O cariz republicano da publicação levou-a a pagar uma preço muito alto. A suspensão do jornal foi ditada depois de manifestar «Gloria aos vencidos!», dirigindo-se à revolta republicana de 31 de janeiro de 1891.
A Paródia
Além de ter fundado A Paródia, Raphael Bordallo Pinheiro foi também seu diretor, até Janeiro de 1905.
Em 1903, com a mudança do título para Paródia: comédia portuguesa, fruto da fusão d’A Paródia com a revista Comédia Portuguesa, dirigida por Julião Machado e Marcelino Mesquita, este transitou para o novo jornal como diretor literário. Bordallo Pinheiro apareceu referenciado, pela primeira vez, como diretor artístico.
A Paródia definia-se, num editorial assinado por Bordallo e Manuel Gustavo, como «a caricatura ao serviço da grande tristeza pública», «a dança da Bica no cemitério dos prazeres». Esta publicação foi além da sátira política - «somos nós todos»- pretendeu ser o retrato social português.
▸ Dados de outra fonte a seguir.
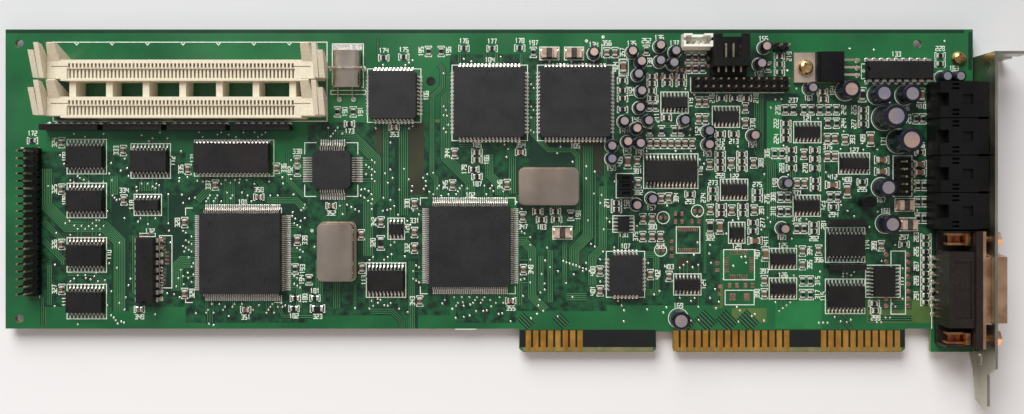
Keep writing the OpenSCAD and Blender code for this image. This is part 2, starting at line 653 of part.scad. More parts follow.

Para o sucesso d’A Paródiamuito contribuiu a qualidade da ilustração e o riso que os desenhos de Bordallo provocaram nos seus leitores. O artista atingiu aqui o auge do seu trabalho artístico como caricaturista.
O Zé Povinho
Zé Povinho é uma personagem satírica de crítica social, criada por Raphael Bordallo Pinheiro e adotada como personificação nacional portuguesa.
Surgiu pela primeira vez n’A Lanterna Mágica em 1875 e marcou presença em todas as publicações de Raphael Bordallo Pinheiro assim como em todas as suas outras atividades. O Zé Povinho tornou-se uma personagem icónica e intemporal para Portugal e as suas gentes.
Raphael Bordallo Pinheiro – o jornalista, desenhador, aguarelista, ilustrador, decorador, caricaturista político e social, ceramista e professor – morreu aos 58 anos, a 23 de janeiro de 1905.
O seu nome está intimamente ligado ao desenvolvimento da caricatura e da sátira jornalística em Portugal, da qual foi um pioneiro e grande impulsionador, imprimindo-lhe um estilo próprio e uma qualidade nunca antes atingida.